Instruction -
Would you copy out the whole listing exactly as given?

Information provided -
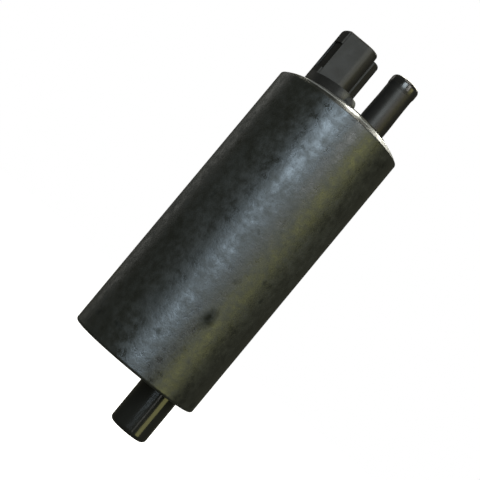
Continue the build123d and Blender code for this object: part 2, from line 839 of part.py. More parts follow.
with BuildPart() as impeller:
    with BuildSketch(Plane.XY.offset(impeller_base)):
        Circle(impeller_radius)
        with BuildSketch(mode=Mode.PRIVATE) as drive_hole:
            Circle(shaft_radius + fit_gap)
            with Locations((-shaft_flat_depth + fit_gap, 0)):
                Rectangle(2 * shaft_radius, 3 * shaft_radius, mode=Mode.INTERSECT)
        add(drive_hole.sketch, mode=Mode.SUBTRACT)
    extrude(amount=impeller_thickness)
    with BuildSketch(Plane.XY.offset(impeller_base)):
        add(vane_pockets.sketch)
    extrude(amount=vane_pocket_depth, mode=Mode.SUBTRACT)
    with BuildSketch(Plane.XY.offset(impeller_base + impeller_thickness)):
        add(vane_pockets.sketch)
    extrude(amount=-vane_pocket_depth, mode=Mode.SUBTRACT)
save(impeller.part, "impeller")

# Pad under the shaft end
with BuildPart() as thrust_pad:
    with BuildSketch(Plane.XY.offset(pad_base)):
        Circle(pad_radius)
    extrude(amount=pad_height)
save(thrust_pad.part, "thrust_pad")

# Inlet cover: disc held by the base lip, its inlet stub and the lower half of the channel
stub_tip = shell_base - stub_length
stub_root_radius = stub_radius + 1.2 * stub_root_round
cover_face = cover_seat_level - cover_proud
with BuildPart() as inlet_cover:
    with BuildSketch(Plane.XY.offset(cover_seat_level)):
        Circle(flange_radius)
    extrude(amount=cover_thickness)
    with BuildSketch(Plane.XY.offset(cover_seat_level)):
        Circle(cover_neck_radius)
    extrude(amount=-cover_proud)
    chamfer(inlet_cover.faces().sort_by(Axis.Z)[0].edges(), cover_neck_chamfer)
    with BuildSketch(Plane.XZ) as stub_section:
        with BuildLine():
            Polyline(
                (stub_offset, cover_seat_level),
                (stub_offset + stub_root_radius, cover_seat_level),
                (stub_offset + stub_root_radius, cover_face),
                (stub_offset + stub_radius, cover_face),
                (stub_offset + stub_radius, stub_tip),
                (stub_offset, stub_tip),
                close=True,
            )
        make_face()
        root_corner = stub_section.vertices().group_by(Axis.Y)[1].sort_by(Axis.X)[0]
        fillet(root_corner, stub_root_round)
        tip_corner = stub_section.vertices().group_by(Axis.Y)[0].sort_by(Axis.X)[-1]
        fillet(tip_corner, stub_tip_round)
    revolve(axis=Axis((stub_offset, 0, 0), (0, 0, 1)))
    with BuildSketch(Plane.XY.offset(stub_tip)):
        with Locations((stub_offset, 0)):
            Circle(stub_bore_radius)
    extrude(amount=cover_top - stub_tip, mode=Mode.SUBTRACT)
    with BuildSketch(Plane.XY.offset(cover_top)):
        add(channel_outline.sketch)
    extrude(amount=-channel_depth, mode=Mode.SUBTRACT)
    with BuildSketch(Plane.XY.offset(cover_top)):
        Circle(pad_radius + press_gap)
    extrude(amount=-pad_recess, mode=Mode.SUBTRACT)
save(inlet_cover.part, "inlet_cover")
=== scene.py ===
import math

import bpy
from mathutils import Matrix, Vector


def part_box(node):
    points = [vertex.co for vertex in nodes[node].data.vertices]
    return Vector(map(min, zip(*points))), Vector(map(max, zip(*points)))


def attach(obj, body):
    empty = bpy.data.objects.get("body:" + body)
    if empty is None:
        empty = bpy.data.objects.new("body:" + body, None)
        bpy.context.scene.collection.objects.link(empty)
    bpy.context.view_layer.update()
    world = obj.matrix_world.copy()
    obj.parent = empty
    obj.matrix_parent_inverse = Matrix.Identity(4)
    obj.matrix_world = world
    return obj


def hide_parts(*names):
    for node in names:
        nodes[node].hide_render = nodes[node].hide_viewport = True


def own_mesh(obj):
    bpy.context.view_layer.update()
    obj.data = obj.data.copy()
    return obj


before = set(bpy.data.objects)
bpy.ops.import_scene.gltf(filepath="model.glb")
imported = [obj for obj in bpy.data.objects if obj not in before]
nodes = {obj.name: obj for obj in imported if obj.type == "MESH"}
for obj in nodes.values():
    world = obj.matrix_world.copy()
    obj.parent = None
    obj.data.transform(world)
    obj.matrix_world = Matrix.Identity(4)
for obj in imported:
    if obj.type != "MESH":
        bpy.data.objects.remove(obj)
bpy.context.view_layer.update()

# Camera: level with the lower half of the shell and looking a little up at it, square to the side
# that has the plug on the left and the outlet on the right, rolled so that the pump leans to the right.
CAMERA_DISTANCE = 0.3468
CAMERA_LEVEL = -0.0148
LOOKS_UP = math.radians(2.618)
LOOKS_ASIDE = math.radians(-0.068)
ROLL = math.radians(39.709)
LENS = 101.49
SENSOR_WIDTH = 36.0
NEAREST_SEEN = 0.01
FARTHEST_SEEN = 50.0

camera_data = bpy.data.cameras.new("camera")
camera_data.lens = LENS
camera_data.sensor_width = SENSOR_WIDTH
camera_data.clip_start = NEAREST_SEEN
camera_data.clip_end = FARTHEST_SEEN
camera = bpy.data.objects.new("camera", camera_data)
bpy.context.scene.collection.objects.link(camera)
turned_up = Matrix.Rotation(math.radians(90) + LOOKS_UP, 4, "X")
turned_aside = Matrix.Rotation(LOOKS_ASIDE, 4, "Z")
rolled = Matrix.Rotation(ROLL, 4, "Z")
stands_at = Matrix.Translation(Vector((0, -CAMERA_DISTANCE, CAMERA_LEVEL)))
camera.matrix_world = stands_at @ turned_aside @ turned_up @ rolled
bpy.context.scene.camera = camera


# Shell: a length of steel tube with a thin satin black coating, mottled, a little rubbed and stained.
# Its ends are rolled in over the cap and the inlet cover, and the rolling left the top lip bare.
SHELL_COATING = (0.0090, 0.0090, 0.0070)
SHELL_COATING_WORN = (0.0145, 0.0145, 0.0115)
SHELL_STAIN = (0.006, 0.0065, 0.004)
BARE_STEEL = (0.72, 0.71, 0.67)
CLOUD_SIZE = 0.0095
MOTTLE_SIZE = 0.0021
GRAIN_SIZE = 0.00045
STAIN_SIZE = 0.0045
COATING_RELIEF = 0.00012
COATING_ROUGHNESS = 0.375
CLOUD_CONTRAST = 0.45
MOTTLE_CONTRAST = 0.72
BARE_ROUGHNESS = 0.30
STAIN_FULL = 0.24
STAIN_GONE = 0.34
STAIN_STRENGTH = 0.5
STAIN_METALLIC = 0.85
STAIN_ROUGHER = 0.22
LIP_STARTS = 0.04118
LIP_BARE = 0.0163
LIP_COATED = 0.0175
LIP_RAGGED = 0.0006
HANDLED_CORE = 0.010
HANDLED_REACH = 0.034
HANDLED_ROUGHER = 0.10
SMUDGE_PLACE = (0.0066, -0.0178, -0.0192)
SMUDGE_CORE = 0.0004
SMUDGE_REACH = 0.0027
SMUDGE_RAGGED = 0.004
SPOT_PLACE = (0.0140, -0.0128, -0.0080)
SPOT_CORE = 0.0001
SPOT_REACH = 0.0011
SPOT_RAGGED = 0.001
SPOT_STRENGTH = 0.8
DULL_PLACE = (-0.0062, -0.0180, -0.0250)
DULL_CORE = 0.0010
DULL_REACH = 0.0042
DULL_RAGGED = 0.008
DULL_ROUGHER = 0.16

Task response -
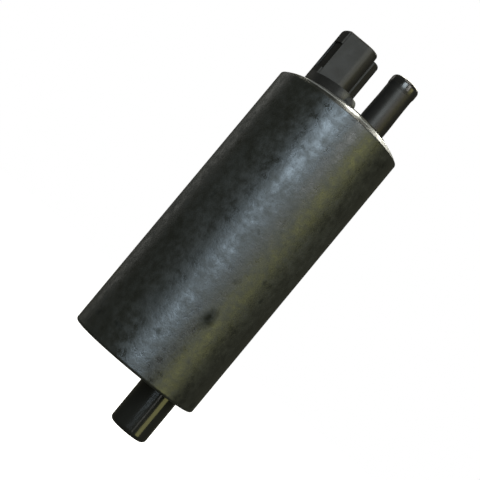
Continue the build123d and Blender code for this object: part 2, from line 839 of part.py. More parts follow.
with BuildPart() as impeller:
    with BuildSketch(Plane.XY.offset(impeller_base)):
        Circle(impeller_radius)
        with BuildSketch(mode=Mode.PRIVATE) as drive_hole:
            Circle(shaft_radius + fit_gap)
            with Locations((-shaft_flat_depth + fit_gap, 0)):
                Rectangle(2 * shaft_radius, 3 * shaft_radius, mode=Mode.INTERSECT)
        add(drive_hole.sketch, mode=Mode.SUBTRACT)
    extrude(amount=impeller_thickness)
    with BuildSketch(Plane.XY.offset(impeller_base)):
        add(vane_pockets.sketch)
    extrude(amount=vane_pocket_depth, mode=Mode.SUBTRACT)
    with BuildSketch(Plane.XY.offset(impeller_base + impeller_thickness)):
        add(vane_pockets.sketch)
    extrude(amount=-vane_pocket_depth, mode=Mode.SUBTRACT)
save(impeller.part, "impeller")

# Pad under the shaft end
with BuildPart() as thrust_pad:
    with BuildSketch(Plane.XY.offset(pad_base)):
        Circle(pad_radius)
    extrude(amount=pad_height)
save(thrust_pad.part, "thrust_pad")

# Inlet cover: disc held by the base lip, its inlet stub and the lower half of the channel
stub_tip = shell_base - stub_length
stub_root_radius = stub_radius + 1.2 * stub_root_round
cover_face = cover_seat_level - cover_proud
with BuildPart() as inlet_cover:
    with BuildSketch(Plane.XY.offset(cover_seat_level)):
        Circle(flange_radius)
    extrude(amount=cover_thickness)
    with BuildSketch(Plane.XY.offset(cover_seat_level)):
        Circle(cover_neck_radius)
    extrude(amount=-cover_proud)
    chamfer(inlet_cover.faces().sort_by(Axis.Z)[0].edges(), cover_neck_chamfer)
    with BuildSketch(Plane.XZ) as stub_section:
        with BuildLine():
            Polyline(
                (stub_offset, cover_seat_level),
                (stub_offset + stub_root_radius, cover_seat_level),
                (stub_offset + stub_root_radius, cover_face),
                (stub_offset + stub_radius, cover_face),
                (stub_offset + stub_radius, stub_tip),
                (stub_offset, stub_tip),
                close=True,
            )
        make_face()
        root_corner = stub_section.vertices().group_by(Axis.Y)[1].sort_by(Axis.X)[0]
        fillet(root_corner, stub_root_round)
        tip_corner = stub_section.vertices().group_by(Axis.Y)[0].sort_by(Axis.X)[-1]
        fillet(tip_corner, stub_tip_round)
    revolve(axis=Axis((stub_offset, 0, 0), (0, 0, 1)))
    with BuildSketch(Plane.XY.offset(stub_tip)):
        with Locations((stub_offset, 0)):
            Circle(stub_bore_radius)
    extrude(amount=cover_top - stub_tip, mode=Mode.SUBTRACT)
    with BuildSketch(Plane.XY.offset(cover_top)):
        add(channel_outline.sketch)
    extrude(amount=-channel_depth, mode=Mode.SUBTRACT)
    with BuildSketch(Plane.XY.offset(cover_top)):
        Circle(pad_radius + press_gap)
    extrude(amount=-pad_recess, mode=Mode.SUBTRACT)
save(inlet_cover.part, "inlet_cover")
=== scene.py ===
import math

import bpy
from mathutils import Matrix, Vector


def part_box(node):
    points = [vertex.co for vertex in nodes[node].data.vertices]
    return Vector(map(min, zip(*points))), Vector(map(max, zip(*points)))


def attach(obj, body):
    empty = bpy.data.objects.get("body:" + body)
    if empty is None:
        empty = bpy.data.objects.new("body:" + body, None)
        bpy.context.scene.collection.objects.link(empty)
    bpy.context.view_layer.update()
    world = obj.matrix_world.copy()
    obj.parent = empty
    obj.matrix_parent_inverse = Matrix.Identity(4)
    obj.matrix_world = world
    return obj


def hide_parts(*names):
    for node in names:
        nodes[node].hide_render = nodes[node].hide_viewport = True


def own_mesh(obj):
    bpy.context.view_layer.update()
    obj.data = obj.data.copy()
    return obj


before = set(bpy.data.objects)
bpy.ops.import_scene.gltf(filepath="model.glb")
imported = [obj for obj in bpy.data.objects if obj not in before]
nodes = {obj.name: obj for obj in imported if obj.type == "MESH"}
for obj in nodes.values():
    world = obj.matrix_world.copy()
    obj.parent = None
    obj.data.transform(world)
    obj.matrix_world = Matrix.Identity(4)
for obj in imported:
    if obj.type != "MESH":
        bpy.data.objects.remove(obj)
bpy.context.view_layer.update()

# Camera: level with the lower half of the shell and looking a little up at it, square to the side
# that has the plug on the left and the outlet on the right, rolled so that the pump leans to the right.
CAMERA_DISTANCE = 0.3468
CAMERA_LEVEL = -0.0148
LOOKS_UP = math.radians(2.618)
LOOKS_ASIDE = math.radians(-0.068)
ROLL = math.radians(39.709)
LENS = 101.49
SENSOR_WIDTH = 36.0
NEAREST_SEEN = 0.01
FARTHEST_SEEN = 50.0

camera_data = bpy.data.cameras.new("camera")
camera_data.lens = LENS
camera_data.sensor_width = SENSOR_WIDTH
camera_data.clip_start = NEAREST_SEEN
camera_data.clip_end = FARTHEST_SEEN
camera = bpy.data.objects.new("camera", camera_data)
bpy.context.scene.collection.objects.link(camera)
turned_up = Matrix.Rotation(math.radians(90) + LOOKS_UP, 4, "X")
turned_aside = Matrix.Rotation(LOOKS_ASIDE, 4, "Z")
rolled = Matrix.Rotation(ROLL, 4, "Z")
stands_at = Matrix.Translation(Vector((0, -CAMERA_DISTANCE, CAMERA_LEVEL)))
camera.matrix_world = stands_at @ turned_aside @ turned_up @ rolled
bpy.context.scene.camera = camera


# Shell: a length of steel tube with a thin satin black coating, mottled, a little rubbed and stained.
# Its ends are rolled in over the cap and the inlet cover, and the rolling left the top lip bare.
SHELL_COATING = (0.0090, 0.0090, 0.0070)
SHELL_COATING_WORN = (0.0145, 0.0145, 0.0115)
SHELL_STAIN = (0.006, 0.0065, 0.004)
BARE_STEEL = (0.72, 0.71, 0.67)
CLOUD_SIZE = 0.0095
MOTTLE_SIZE = 0.0021
GRAIN_SIZE = 0.00045
STAIN_SIZE = 0.0045
COATING_RELIEF = 0.00012
COATING_ROUGHNESS = 0.375
CLOUD_CONTRAST = 0.45
MOTTLE_CONTRAST = 0.72
BARE_ROUGHNESS = 0.30
STAIN_FULL = 0.24
STAIN_GONE = 0.34
STAIN_STRENGTH = 0.5
STAIN_METALLIC = 0.85
STAIN_ROUGHER = 0.22
LIP_STARTS = 0.04118
LIP_BARE = 0.0163
LIP_COATED = 0.0175
LIP_RAGGED = 0.0006
HANDLED_CORE = 0.010
HANDLED_REACH = 0.034
HANDLED_ROUGHER = 0.10
SMUDGE_PLACE = (0.0066, -0.0178, -0.0192)
SMUDGE_CORE = 0.0004
SMUDGE_REACH = 0.0027
SMUDGE_RAGGED = 0.004
SPOT_PLACE = (0.0140, -0.0128, -0.0080)
SPOT_CORE = 0.0001
SPOT_REACH = 0.0011
SPOT_RAGGED = 0.001
SPOT_STRENGTH = 0.8
DULL_PLACE = (-0.0062, -0.0180, -0.0250)
DULL_CORE = 0.0010
DULL_REACH = 0.0042
DULL_RAGGED = 0.008
DULL_ROUGHER = 0.16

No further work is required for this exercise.